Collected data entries

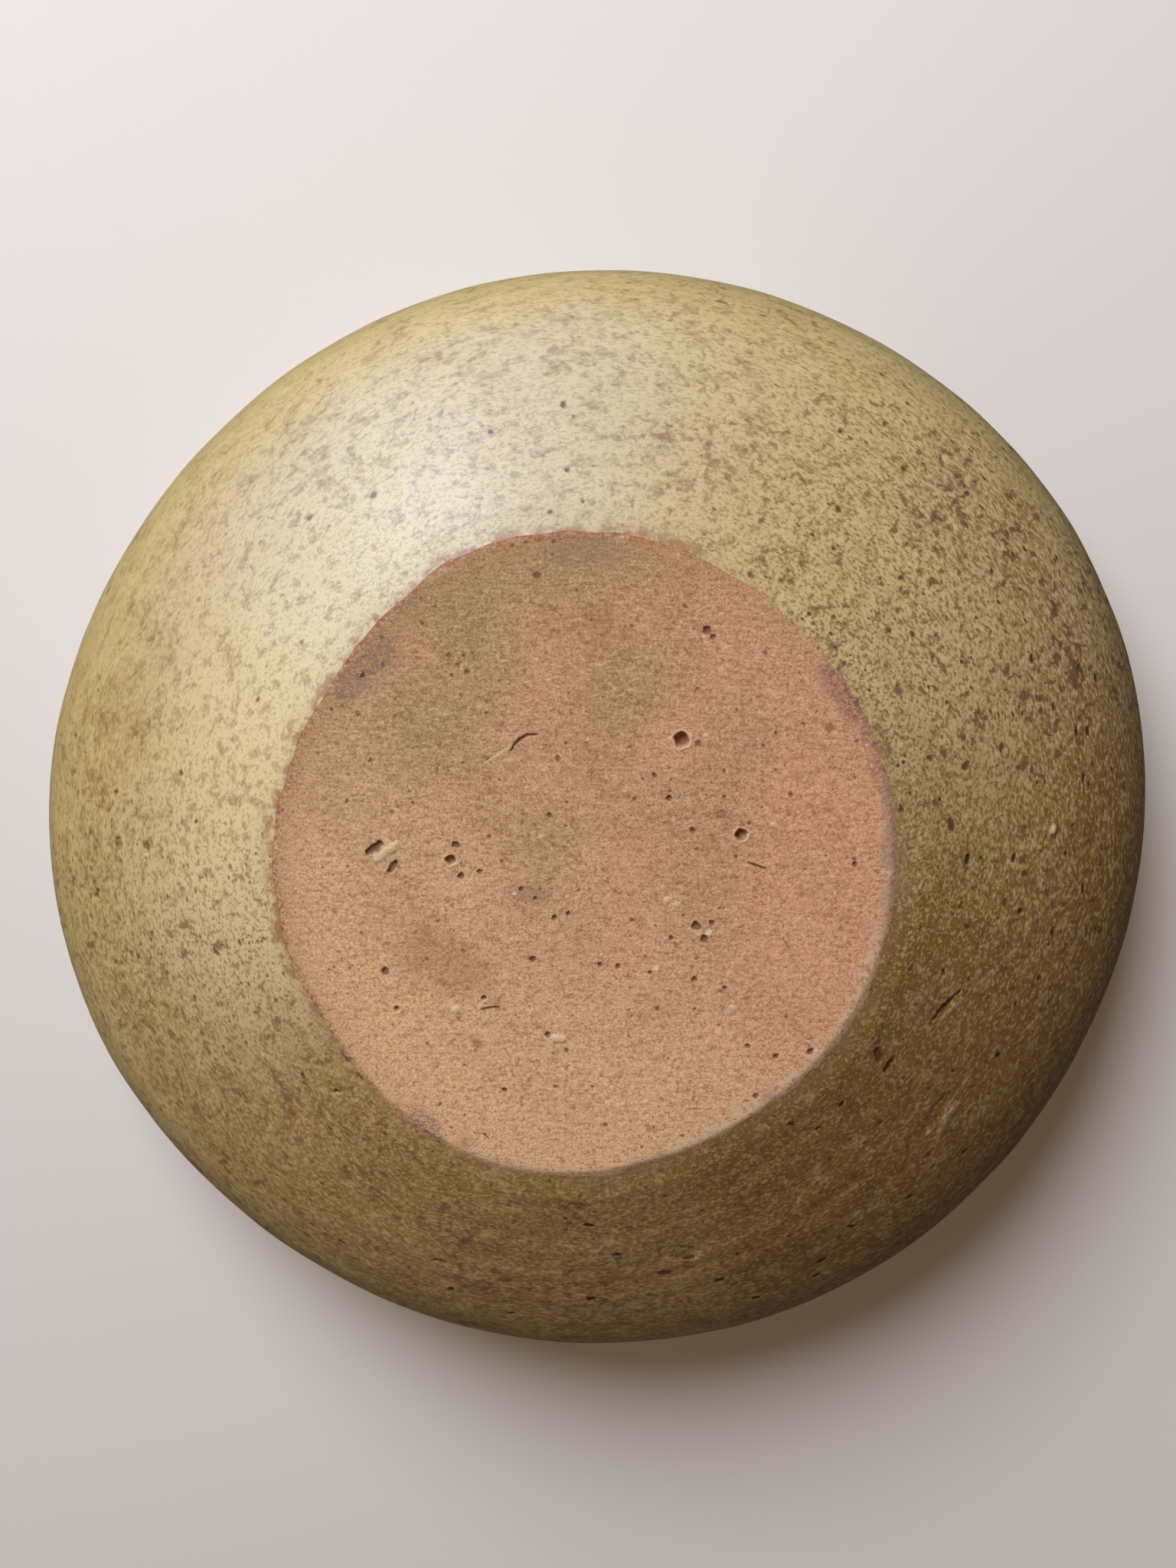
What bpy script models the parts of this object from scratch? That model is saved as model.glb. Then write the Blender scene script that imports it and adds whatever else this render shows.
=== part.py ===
"""A low, closed-in stoneware fruit bowl, thrown by hand, in metres, +Z up.

The bowl stands upright on its flat unglazed foot, with the foot's centre at the
origin. It is three bodies: the fired clay, a glaze coat outside, from just above
the foot to the lip, and a glaze coat inside, from the lip to the floor's centre.
Each is a turned profile. Both coats are worked out from the clay's own outline,
and all three then leave the true circle together, as a thrown bowl does.
"""

import math

import bpy

# Overall outline, measured over the glaze
BELLY_RADIUS = 0.125
BELLY_HEIGHT = 0.052  # height of the widest place above the foot
BOWL_HEIGHT = 0.076
LIP_CREST_RADIUS = 0.1155  # radius of the lip's highest ring

# Foot
FOOT_RADIUS = 0.061  # radius of the flat bare face
FOOT_EDGE_ROUND = 0.003  # radius of the soft edge between the foot and the wall

# Clay wall
WALL_THICKNESS = 0.0072
FLOOR_THICKNESS = 0.0092
LIP_THICKNESS = 0.0056
WALL_START_ANGLE = math.radians(28)  # slope of the wall where it leaves the foot
LIP_LEAN = math.radians(24)  # how far the wall leans in at the lip

# How far each curve runs on in its end's direction before it bends away
FOOT_REACH = 0.036
BELLY_REACH = 0.024
SHOULDER_REACH = 0.009
LIP_REACH = 0.006

# Inside, the wall turns into the floor over this rise above the floor
FLOOR_BLEND_RISE = 0.009
FLOOR_BLEND_SHARE = 0.7  # how far each end runs on towards the corner it cuts off

# Glaze
GLAZE_THICKNESS = 0.0005
GLAZE_FIT = 0.0003  # clearance between a coat and the clay, and between the coats
GLAZE_LINE_HEIGHT = 0.0012  # height on the clay where the outer coat starts

# Faceting
TURN_STEPS = 56
WALL_POINTS = 9
SHOULDER_POINTS = 4
FLOOR_POINTS = 4
INNER_LIP_POINTS = 4
OUTER_LIP_POINTS = 3
FOOT_EDGE_POINTS = 2

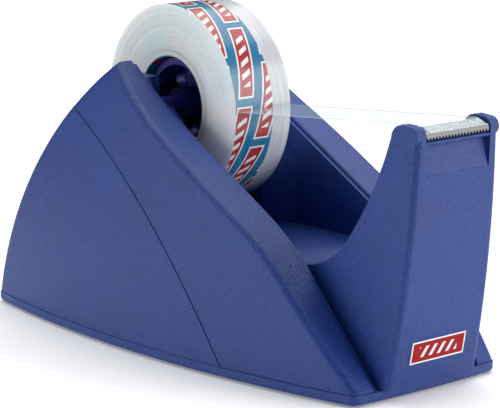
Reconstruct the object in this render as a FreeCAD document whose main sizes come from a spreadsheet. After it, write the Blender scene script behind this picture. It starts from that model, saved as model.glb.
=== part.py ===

Exercise task: Return the lines beginning at the one that contains "Reconstruct the object" and continuing through the last line of the data, exactly as they stand and without any others.

Task answer:
Reconstruct the object in this render as a FreeCAD document whose main sizes come from a spreadsheet. After it, write the Blender scene script behind this picture. It starts from that model, saved as model.glb.
=== part.py ===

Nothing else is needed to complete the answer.